» **Stated goal**: Reproduce all the entries exactly.

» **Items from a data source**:
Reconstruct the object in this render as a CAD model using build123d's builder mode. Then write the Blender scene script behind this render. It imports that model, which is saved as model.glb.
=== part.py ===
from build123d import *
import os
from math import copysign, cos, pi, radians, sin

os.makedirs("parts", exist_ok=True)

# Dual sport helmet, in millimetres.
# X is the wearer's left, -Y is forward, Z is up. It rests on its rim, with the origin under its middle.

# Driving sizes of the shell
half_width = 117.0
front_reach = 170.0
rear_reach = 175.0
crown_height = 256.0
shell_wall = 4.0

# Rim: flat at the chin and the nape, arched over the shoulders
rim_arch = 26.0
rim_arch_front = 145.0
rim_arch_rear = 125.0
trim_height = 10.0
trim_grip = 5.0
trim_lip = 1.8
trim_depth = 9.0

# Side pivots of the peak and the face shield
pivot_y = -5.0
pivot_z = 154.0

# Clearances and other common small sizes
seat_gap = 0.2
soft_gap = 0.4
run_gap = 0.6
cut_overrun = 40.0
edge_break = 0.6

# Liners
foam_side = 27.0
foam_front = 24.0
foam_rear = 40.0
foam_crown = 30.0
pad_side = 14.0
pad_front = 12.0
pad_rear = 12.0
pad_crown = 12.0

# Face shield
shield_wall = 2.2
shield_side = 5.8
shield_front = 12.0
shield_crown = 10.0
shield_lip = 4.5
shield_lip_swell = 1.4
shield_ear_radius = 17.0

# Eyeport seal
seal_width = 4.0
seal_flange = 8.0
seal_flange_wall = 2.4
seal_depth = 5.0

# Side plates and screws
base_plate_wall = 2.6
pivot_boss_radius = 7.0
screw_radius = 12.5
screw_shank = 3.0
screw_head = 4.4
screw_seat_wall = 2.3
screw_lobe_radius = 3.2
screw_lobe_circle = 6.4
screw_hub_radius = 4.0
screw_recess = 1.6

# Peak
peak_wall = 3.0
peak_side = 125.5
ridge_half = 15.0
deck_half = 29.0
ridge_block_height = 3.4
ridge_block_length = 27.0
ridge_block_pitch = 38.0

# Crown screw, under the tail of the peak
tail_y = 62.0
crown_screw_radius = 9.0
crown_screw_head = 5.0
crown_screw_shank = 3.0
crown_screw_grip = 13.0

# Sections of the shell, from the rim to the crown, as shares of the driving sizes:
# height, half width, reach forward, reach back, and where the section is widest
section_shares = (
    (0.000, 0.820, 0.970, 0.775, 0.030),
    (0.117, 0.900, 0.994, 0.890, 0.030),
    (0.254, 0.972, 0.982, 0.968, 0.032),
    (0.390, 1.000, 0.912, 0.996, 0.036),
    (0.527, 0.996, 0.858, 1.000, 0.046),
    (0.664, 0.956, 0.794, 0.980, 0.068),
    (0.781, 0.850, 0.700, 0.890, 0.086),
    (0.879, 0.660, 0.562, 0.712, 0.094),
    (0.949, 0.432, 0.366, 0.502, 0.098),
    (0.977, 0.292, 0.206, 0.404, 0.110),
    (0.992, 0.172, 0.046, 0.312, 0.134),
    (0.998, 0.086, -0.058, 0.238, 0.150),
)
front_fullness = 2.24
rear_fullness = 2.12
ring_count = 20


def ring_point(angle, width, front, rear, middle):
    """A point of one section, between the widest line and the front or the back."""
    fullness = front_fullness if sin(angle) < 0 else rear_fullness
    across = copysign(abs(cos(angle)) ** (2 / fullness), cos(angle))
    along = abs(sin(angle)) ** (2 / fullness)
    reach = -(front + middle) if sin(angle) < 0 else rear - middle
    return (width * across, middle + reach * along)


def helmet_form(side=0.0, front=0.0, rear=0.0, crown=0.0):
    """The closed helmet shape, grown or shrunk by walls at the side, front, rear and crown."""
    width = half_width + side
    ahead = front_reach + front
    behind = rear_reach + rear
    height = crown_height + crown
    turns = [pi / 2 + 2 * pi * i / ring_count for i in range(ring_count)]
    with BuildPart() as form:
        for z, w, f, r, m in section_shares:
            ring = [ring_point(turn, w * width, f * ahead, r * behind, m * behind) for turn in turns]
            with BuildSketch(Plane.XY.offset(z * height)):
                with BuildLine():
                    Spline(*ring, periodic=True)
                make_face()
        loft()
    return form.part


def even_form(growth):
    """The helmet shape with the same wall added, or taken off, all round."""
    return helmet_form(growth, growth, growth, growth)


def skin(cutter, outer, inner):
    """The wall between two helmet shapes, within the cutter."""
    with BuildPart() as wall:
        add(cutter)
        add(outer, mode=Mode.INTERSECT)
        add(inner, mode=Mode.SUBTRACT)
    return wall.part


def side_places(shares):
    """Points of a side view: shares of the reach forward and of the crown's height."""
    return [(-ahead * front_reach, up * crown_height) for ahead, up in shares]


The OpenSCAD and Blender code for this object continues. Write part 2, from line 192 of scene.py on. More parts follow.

» **Finished task**:
Reconstruct the object in this render as a CAD model using build123d's builder mode. Then write the Blender scene script behind this render. It imports that model, which is saved as model.glb.
=== part.py ===
from build123d import *
import os
from math import copysign, cos, pi, radians, sin

os.makedirs("parts", exist_ok=True)

# Dual sport helmet, in millimetres.
# X is the wearer's left, -Y is forward, Z is up. It rests on its rim, with the origin under its middle.

# Driving sizes of the shell
half_width = 117.0
front_reach = 170.0
rear_reach = 175.0
crown_height = 256.0
shell_wall = 4.0

# Rim: flat at the chin and the nape, arched over the shoulders
rim_arch = 26.0
rim_arch_front = 145.0
rim_arch_rear = 125.0
trim_height = 10.0
trim_grip = 5.0
trim_lip = 1.8
trim_depth = 9.0

# Side pivots of the peak and the face shield
pivot_y = -5.0
pivot_z = 154.0

# Clearances and other common small sizes
seat_gap = 0.2
soft_gap = 0.4
run_gap = 0.6
cut_overrun = 40.0
edge_break = 0.6

# Liners
foam_side = 27.0
foam_front = 24.0
foam_rear = 40.0
foam_crown = 30.0
pad_side = 14.0
pad_front = 12.0
pad_rear = 12.0
pad_crown = 12.0

# Face shield
shield_wall = 2.2
shield_side = 5.8
shield_front = 12.0
shield_crown = 10.0
shield_lip = 4.5
shield_lip_swell = 1.4
shield_ear_radius = 17.0

# Eyeport seal
seal_width = 4.0
seal_flange = 8.0
seal_flange_wall = 2.4
seal_depth = 5.0

# Side plates and screws
base_plate_wall = 2.6
pivot_boss_radius = 7.0
screw_radius = 12.5
screw_shank = 3.0
screw_head = 4.4
screw_seat_wall = 2.3
screw_lobe_radius = 3.2
screw_lobe_circle = 6.4
screw_hub_radius = 4.0
screw_recess = 1.6

# Peak
peak_wall = 3.0
peak_side = 125.5
ridge_half = 15.0
deck_half = 29.0
ridge_block_height = 3.4
ridge_block_length = 27.0
ridge_block_pitch = 38.0

# Crown screw, under the tail of the peak
tail_y = 62.0
crown_screw_radius = 9.0
crown_screw_head = 5.0
crown_screw_shank = 3.0
crown_screw_grip = 13.0

# Sections of the shell, from the rim to the crown, as shares of the driving sizes:
# height, half width, reach forward, reach back, and where the section is widest
section_shares = (
    (0.000, 0.820, 0.970, 0.775, 0.030),
    (0.117, 0.900, 0.994, 0.890, 0.030),
    (0.254, 0.972, 0.982, 0.968, 0.032),
    (0.390, 1.000, 0.912, 0.996, 0.036),
    (0.527, 0.996, 0.858, 1.000, 0.046),
    (0.664, 0.956, 0.794, 0.980, 0.068),
    (0.781, 0.850, 0.700, 0.890, 0.086),
    (0.879, 0.660, 0.562, 0.712, 0.094),
    (0.949, 0.432, 0.366, 0.502, 0.098),
    (0.977, 0.292, 0.206, 0.404, 0.110),
    (0.992, 0.172, 0.046, 0.312, 0.134),
    (0.998, 0.086, -0.058, 0.238, 0.150),
)
front_fullness = 2.24
rear_fullness = 2.12
ring_count = 20


def ring_point(angle, width, front, rear, middle):
    """A point of one section, between the widest line and the front or the back."""
    fullness = front_fullness if sin(angle) < 0 else rear_fullness
    across = copysign(abs(cos(angle)) ** (2 / fullness), cos(angle))
    along = abs(sin(angle)) ** (2 / fullness)
    reach = -(front + middle) if sin(angle) < 0 else rear - middle
    return (width * across, middle + reach * along)


def helmet_form(side=0.0, front=0.0, rear=0.0, crown=0.0):
    """The closed helmet shape, grown or shrunk by walls at the side, front, rear and crown."""
    width = half_width + side
    ahead = front_reach + front
    behind = rear_reach + rear
    height = crown_height + crown
    turns = [pi / 2 + 2 * pi * i / ring_count for i in range(ring_count)]
    with BuildPart() as form:
        for z, w, f, r, m in section_shares:
            ring = [ring_point(turn, w * width, f * ahead, r * behind, m * behind) for turn in turns]
            with BuildSketch(Plane.XY.offset(z * height)):
                with BuildLine():
                    Spline(*ring, periodic=True)
                make_face()
        loft()
    return form.part


def even_form(growth):
    """The helmet shape with the same wall added, or taken off, all round."""
    return helmet_form(growth, growth, growth, growth)


def skin(cutter, outer, inner):
    """The wall between two helmet shapes, within the cutter."""
    with BuildPart() as wall:
        add(cutter)
        add(outer, mode=Mode.INTERSECT)
        add(inner, mode=Mode.SUBTRACT)
    return wall.part


def side_places(shares):
    """Points of a side view: shares of the reach forward and of the crown's height."""
    return [(-ahead * front_reach, up * crown_height) for ahead, up in shares]


The OpenSCAD and Blender code for this object continues. Write part 2, from line 192 of scene.py on. More parts follow.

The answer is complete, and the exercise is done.